### Written problem
Find all lines in the listing that include the word "frame", then copy them.

— Start of Stored rows —

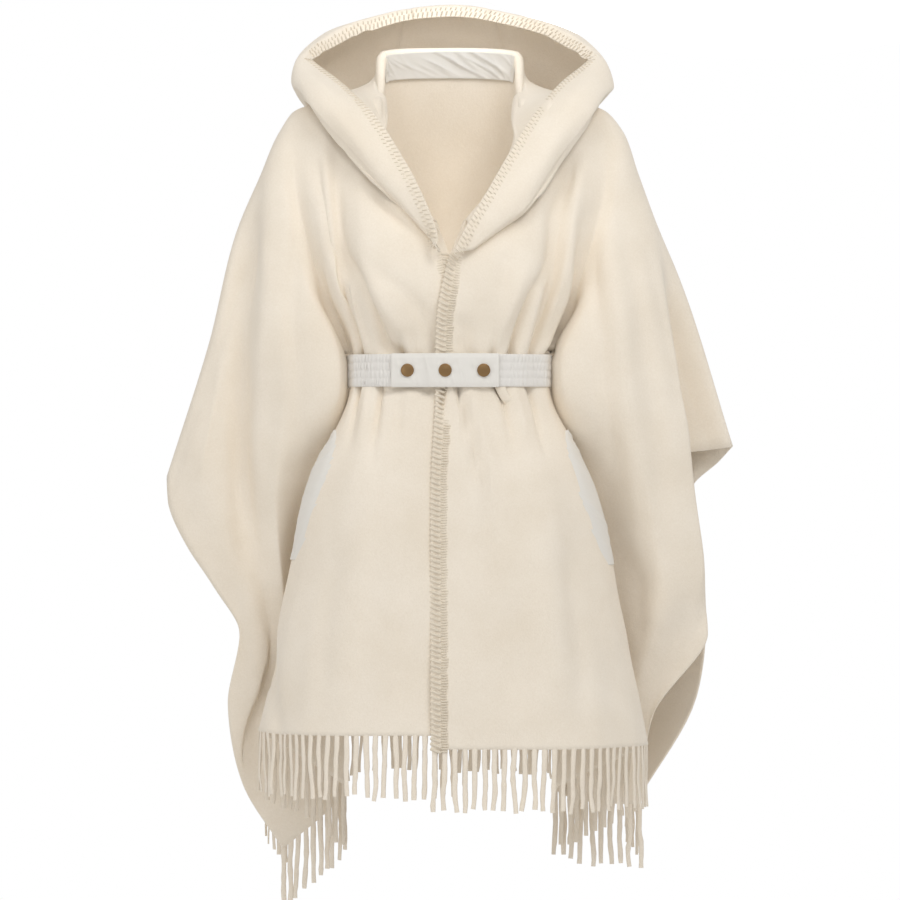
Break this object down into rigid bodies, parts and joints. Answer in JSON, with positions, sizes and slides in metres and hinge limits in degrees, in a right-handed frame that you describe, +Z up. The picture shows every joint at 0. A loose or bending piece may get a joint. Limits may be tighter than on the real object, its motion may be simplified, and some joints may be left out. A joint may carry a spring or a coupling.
{
  "type": "hooded cape",
  "caption": "Belted open-front hooded wool cape with wing sleeves, whip-stitched edges and a fringed hem, in the hollow form it has when worn.",
  "frame": {"origin": "middle of the base of the neck, between the tops of the two shoulders, where the worn cape is held up", "axes": "+Z is up; the wearer faces -Y; the wearer's left hand is at +X"},
  "size_m": [0.7061, 0.3617, 1.1354],
  "materials": {
    "ivory_wool": "matte felted wool",
    "white_nylon": "smooth nylon, slightly glossy",
    "belt_elastic": "ribbed elastic covered in nylon",
    "antique_brass": "aged"
  },
  "bodies": {
    "root": {"back_panel": "ivory_wool", "front_right": "ivory_wool", "front_left": "ivory_wool", "hood_right": "ivory_wool", "hood_centre": "ivory_wool", "hood_left": "ivory_wool", "fringe_front_right": "ivory_wool", "fringe_front_left": "ivory_wool", "fringe_back": "ivory_wool", "neck_facing": "white_nylon", "pocket_facing_right": "white_nylon", "pocket_facing_left": "white_nylon", "belt_tab": "white_nylon", "belt_band": "belt_elastic", "snap_1": "antique_brass", "snap_2": "antique_brass", "snap_3": "antique_brass"}
  },
  "joints": []
}
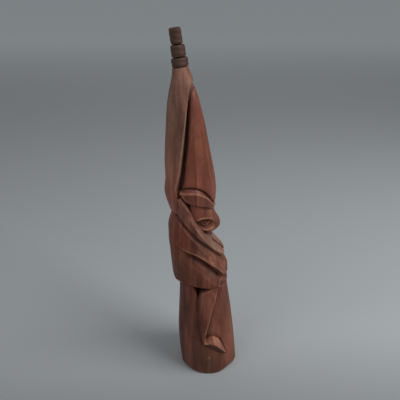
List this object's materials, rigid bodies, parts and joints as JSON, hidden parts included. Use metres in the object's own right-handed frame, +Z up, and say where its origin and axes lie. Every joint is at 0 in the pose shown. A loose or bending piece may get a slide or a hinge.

— End of Stored rows —

### Response below
Break this object down into rigid bodies, parts and joints. Answer in JSON, with positions, sizes and slides in metres and hinge limits in degrees, in a right-handed frame that you describe, +Z up. The picture shows every joint at 0. A loose or bending piece may get a joint. Limits may be tighter than on the real object, its motion may be simplified, and some joints may be left out. A joint may carry a spring or a coupling.
  "frame": {"origin": "middle of the base of the neck, between the tops of the two shoulders, where the worn cape is held up", "axes": "+Z is up; the wearer faces -Y; the wearer's left hand is at +X"},
List this object's materials, rigid bodies, parts and joints as JSON, hidden parts included. Use metres in the object's own right-handed frame, +Z up, and say where its origin and axes lie. Every joint is at 0 in the pose shown. A loose or bending piece may get a slide or a hinge.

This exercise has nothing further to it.